Publishers of big journals ramp up efforts to ensure more transparency over what material has been fed into the likes of ChatGPT
Academic publishers have called for more protections and greater transparency over the way artificial intelligence chatbots are trained, amid a string of lawsuits seeking to protect copyrighted material.
There is considerable commentary by creatives, academics and other content creators, expressing concern at their work and intellectual property have been used artificial intelligence systems, such as LLMs, such a ChatGPT. These concerns aren’t helped when the creators of those systems will not divulge the training data or the sample material that was used to train them and the systems do not attribute the sources they have used, much less attribute them. This Times Higher Education story reports calls from academic publishers in response to this issue.
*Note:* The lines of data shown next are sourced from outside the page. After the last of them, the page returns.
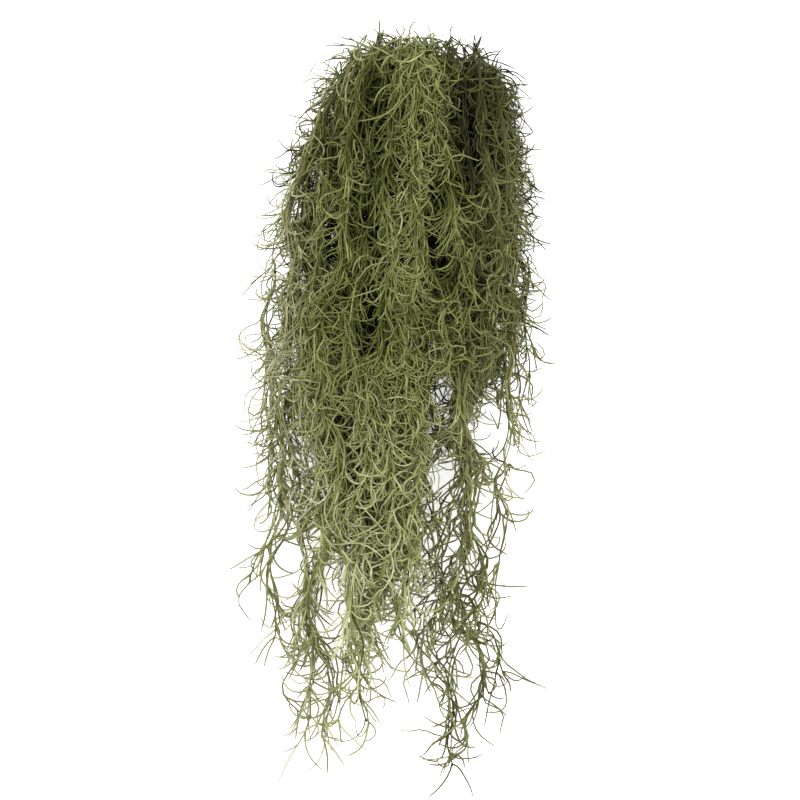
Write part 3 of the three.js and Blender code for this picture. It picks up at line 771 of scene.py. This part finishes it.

# %% [markdown]
# ## Light and shade between the leaves
# Leaves in the light look pale, and those deep in the bunch look dark. Where the upper locks draw apart, one
# looks into a dark hollow. The lamps of a scene give some of that. The rest is painted light and shade in the tone
# of each leaf, so the bunch also looks deep in flat light. In a hollow there are fewer leaves as well.

# %% Hollows and bare places
HOLLOWS = [  # x, mm down, half width and half height of the places where the upper locks draw apart
    (-16, 70, 19, 42),
    (-13, 130, 15, 38),
    (-26, 184, 15, 34),
    (71, 101, 20, 67),
    (-60, 112, 12, 58),
    (-22, 289, 20, 45),
    (-65, 215, 9, 36),
    (36, 209, 10, 24),
    (52, 150, 12, 28),
    (54, 240, 10, 24),
]
HOLLOW_BARE, HOLLOW_HIGH = 0.65, (0.4, 0.6)  # share of missing leaves, above these shares of the pile's height
OPENING_BARE = 0.8  # share of leaves that are missing where they would end in the middle of an opening


def inside_share(places, points):
    """1 in the middle of a place and 0 outside it: 1 - (distance from the middle)^4."""
    down = CROWN_Y - points[:, 1]
    inside = np.zeros(len(points))
    for x, middle, width, height in places:
        away = ((points[:, 0] - x) / width) ** 2 + ((down - middle) / height) ** 2
        inside = np.maximum(inside, 1 - away**2)
    return inside


def bare_at(points):
    """The chance that a leaf which reaches these points is missing: inside an opening, or high in a hollow."""
    high = points[:, 2] / read_table(PILE_HEIGHT, row_at(CROWN_Y - points[:, 1]))
    in_hollow = HOLLOW_BARE * inside_share(HOLLOWS, points) * smooth_step(high, *HOLLOW_HIGH)
    return np.maximum(in_hollow, OPENING_BARE * inside_share(OPENINGS, points))


print("hollows:", len(HOLLOWS), "the deepest runs", 2 * max(height for *_, height in HOLLOWS), "mm down")

# %% Paler and darker regions: painted light and shade
PAINTED_LIGHT_AND_TONE = [  # change in tone, most of it painted light and shade, and the curves of x, mm down or both that are multiplied to say where
    # the tails, painted paler as light comes through them, less so the right one, and darker at their ends
    (0.2, (smooth_step, "spread", 270, 470)),
    (-0.08, (smooth_step, "spread", 270, 470), (smooth_step, "x", 20, 50), (smooth_step, "down", 380, 460)),
    (-0.04, (smooth_step, "down", 540, 640)),
    (-0.16, (smooth_step, "down", 630, 710)),
    # the crown, with painted light left of its top and painted shade at its right
    (0.12, (smooth_step, "down", 40, 10), (smooth_step, "x", 40, 10)),
    (-0.1, (smooth_step, "down", 80, 30), (smooth_step, "x", 46, 70)),
    # painted light on both edges of the body, then the left edge lower down
    (0.12, (smooth_step, "out", 70, 105), (smooth_step, "down", 60, 140), (smooth_step, "down", 400, 300)),
    (-0.1, (smooth_step, "x", -85, -120), (smooth_step, "down", 330, 400)),
    (0.07, (smooth_step, "x", -80, -110), (smooth_step, "down", 420, 480)),
    # painted light in the middle, where the left tail leaves it
    (0.2, (bell, "x", -24, 38), (smooth_step, "down", 450, 540)),
    (-0.06, (bell, "x", -24, 38), (smooth_step, "down", 450, 540), (smooth_step, "down", 590, 640)),
    # painted shade on the right shoulder
    (-0.1, (bell, "x", 76, 26), (bell, "down", 205, 38)),
]
SPREAD_SHARE = 0.5  # the painted paleness of the tails reaches higher up at the edges: by this many mm for each mm from the middle


def painted_light_and_tone_at(x, down):
    """The sum over all regions of the change in tone times the product of its curves: painted light and shade for
    most regions.
    """
    measures = {"x": x, "out": abs(x), "down": down, "spread": down + SPREAD_SHARE * abs(x)}
    return sum(
        change * math.prod(curve(measures[measure], a, b) for curve, measure, a, b in curves)
        for change, *curves in PAINTED_LIGHT_AND_TONE
    )


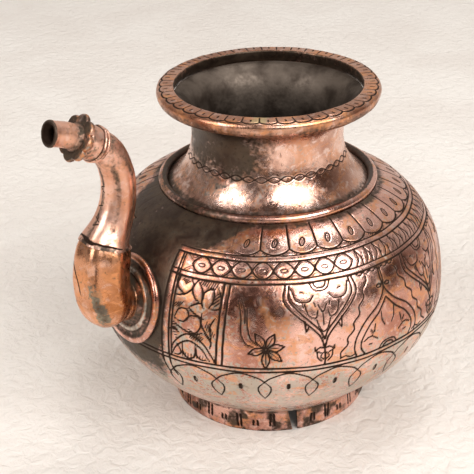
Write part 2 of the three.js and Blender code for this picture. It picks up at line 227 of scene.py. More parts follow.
# ---- Surfaces of revolution, and cutting lines into them ------------------------------
class Turned:
    """A grid on a surface of revolution. Its rows follow a profile of (radius, height)
    points, and its columns are azimuths. A mark on it is (azimuth, height), or
    (azimuth, distance along the profile) where the surface is made with by_length."""

    def __init__(self, profile, along, columns, by_length=False):
        reach = lengths(profile)
        self.along = along  # each row's distance along the profile
        self.columns = columns
        self.step = 360 / columns
        self.azimuth = np.arange(columns) * self.step
        self.cut = np.zeros((len(along), columns))
        self.radius = np.interp(self.along, reach, profile[:, 0])
        self.height = np.interp(self.along, reach, profile[:, 1])
        self.marks = reach if by_length else profile[:, 1]
        self.reach = reach
        slope = np.stack([np.gradient(self.radius, self.along), np.gradient(self.height, self.along)])
        slope /= np.linalg.norm(slope, axis=0)
        self.normal = np.stack([slope[1], -slope[0]])  # (outwards, upwards) of each row

    def length_at(self, mark):
        return np.interp(mark, self.marks, self.reach)

    def radius_at(self, mark):
        return np.interp(self.length_at(mark), self.along, self.radius)

    def over(self, rule):
        """A rule of (azimuth, height), worked out all over the grid."""
        return rule(self.azimuth[None, :] + 0 * self.cut, self.height[:, None] + 0 * self.cut)

    def near(self, azimuth, mark):
        """Turns (mm round, mm along) from one mark into marks."""
        start, radius = self.length_at(mark), self.radius_at(mark)

        def placed(x, y):
            return azimuth + math.degrees(x / radius), np.interp(start + y, self.reach, self.marks)

        return placed

    def stroke(self, points, width=0.9, strength=1.0, taper=False):
        """Cuts a smooth line through marks. A tapered one is thin at both ends."""
        line = smooth_through(points)
        radius = self.radius_at(line[:, 1].mean())
        path = np.stack([np.radians(line[:, 0]) * radius, self.length_at(line[:, 1])], axis=1)
        margin = width + 0.5
        low, high = path[:, 1].min() - margin, path[:, 1].max() + margin
        rows = np.nonzero((self.along > low) & (self.along < high))[0]
        if not len(rows):
            return
        turn = math.degrees(margin / radius)
        first = math.floor((line[:, 0].min() - turn) / self.step)
        last = math.ceil((line[:, 0].max() + turn) / self.step)
        columns = np.arange(first, last + 1)
        spot = np.stack(np.meshgrid(np.radians(columns * self.step) * radius, self.along[rows]), axis=-1)
        spot = spot[:, :, None]
        start, span = path[:-1], np.diff(path, axis=0)
        t = ((spot - start) * span).sum(-1) / np.maximum((span**2).sum(-1), 1e-9)
        gap = np.linalg.norm(spot - start - np.clip(t, 0, 1)[..., None] * span, axis=-1)
        nearest = gap.argmin(-1)
        gap = gap.min(-1)
        if taper:
            share = (nearest + 0.5) / len(span)
            gap = gap / (0.5 + 0.5 * np.sin(np.pi * share) ** 0.5)
        where = np.ix_(rows, columns % self.columns)
        self.cut[where] = np.maximum(self.cut[where], strength * line_mark(gap, width / 2 + 0.32, 0.55))

    def strokes(self, lines, place, taper=False):
        """Cuts lines of marks, each given with its width. place moves their azimuths."""
        for points, width in lines:
            self.stroke([(place(azimuth), mark) for azimuth, mark in points], width, taper=taper)

    def ring_line(self, mark, width=0.9, wander=0.12):
        """A line cut right round, a little unsteady, as cut by hand."""
        azimuth = np.radians(self.azimuth)
        middle = self.length_at(mark) + wander * (np.sin(7 * azimuth + mark) + np.sin(19 * azimuth))
        gap = self.along[:, None] - middle[None, :]
        self.cut = np.maximum(self.cut, line_mark(gap, width / 2 + 0.32, 0.55))

    def oval(self, azimuth, mark, across, along, width=0.7, lean=0.0, strength=1.0):
        """An oval cut round a mark. across and along are its half sizes in mm."""
        placed = self.near(azimuth, mark)
        ring = [(math.cos(a), along * math.sin(a)) for a in np.linspace(0, 2 * math.pi, 13)]
        self.stroke([placed(across * x + lean * y, y) for x, y in ring], width, strength)

    def hatch(self, start, end, lean, count, length, width=0.55):
        """Short slanting strokes in a row between two marks. lean is (mm round, mm along)."""
        for k in range(count):
            share = (k + 0.5) / count
            azimuth = start[0] + (end[0] - start[0]) * share
            mark = start[1] + (end[1] - start[1]) * share
            placed = self.near(azimuth, mark)
            half = 0.5 * length * (0.85 + 0.3 * math.sin(5 * k + azimuth))
            ends = [placed(side * lean[0] * half, side * lean[1] * half) for side in (-1, 1)]
            self.stroke(ends, width, 0.85)

    def dirt(self, spread=3):
        """Grime round the cuts: the cuts, blurred over a few rows and columns."""
        blurred = self.cut
        for _ in range(spread):
            blurred = (np.roll(blurred, 1, 1) + blurred + np.roll(blurred, -1, 1)) / 3
            padded = np.pad(blurred, ((1, 1), (0, 0)), mode="edge")
            blurred = (padded[:-2] + padded[1:-1] + padded[2:]) / 3
        return blurred

    def ring_points(self, lumps, cut_depth):
        """The outer face's points: the profile, moved out by lumps and in by the cuts."""
        out = lumps - cut_depth * self.cut
        radius = self.radius[:, None] + self.normal[0][:, None] * out
        height = self.height[:, None] + self.normal[1][:, None] * out
        return around(radius, np.radians(self.azimuth)[None, :], height)

    def hammered(self, amount, seed):
        """Dents and hammer marks of a raised sheet, in millimetres, all inwards."""
        points = self.ring_points(0 * self.cut, 0)
        coarse, middling, fine = (ripple(points, size, seed + k) for k, size in enumerate((38, 15, 7)))
        return amount * (coarse + 0.35 * middling + 0.05 * fine - 1.4)


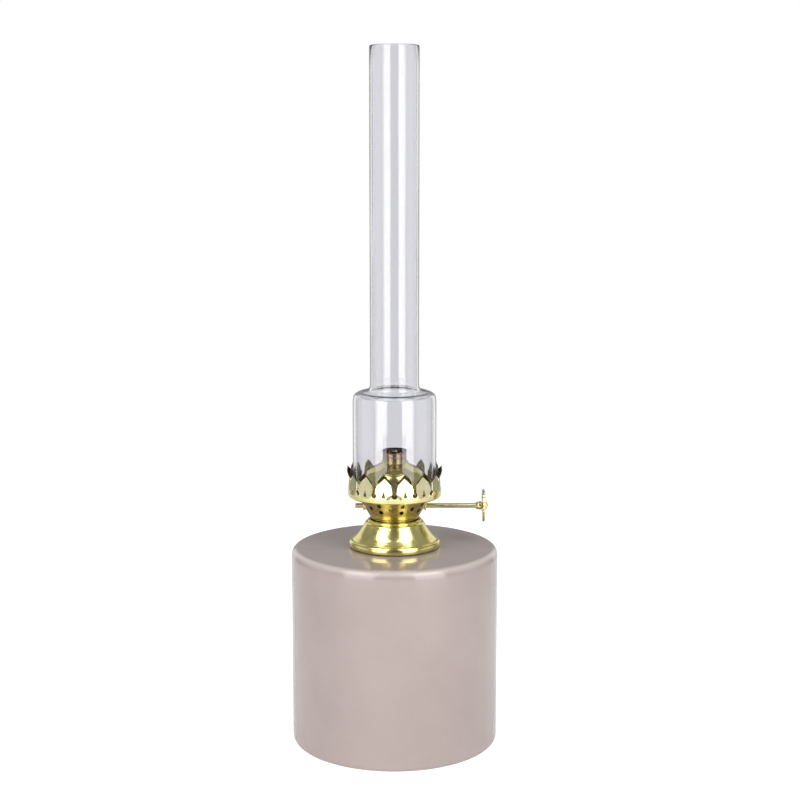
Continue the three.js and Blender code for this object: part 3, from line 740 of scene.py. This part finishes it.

Data “is going to prove to be the moat that companies protect themselves with against the onslaught of generative AI, especially large language models”, predicted Toby Walsh, Scientia professor of artificial intelligence at UNSW Sydney.
“I can’t imagine the publishers are going to watch as their intellectual property is ingested unpaid.”
Thomas Lancaster, a senior teaching fellow in computing at Imperial College London, agreed. “There are academic publishers out there who are very protective of their copyright, so I’m sure some are actively trying to work out what content is included in the GPT-4 archive,” he said.
“I wouldn’t be surprised if we see academic lawsuits in the future, but I suspect a lot will depend on any precedents that come through from the current claims.”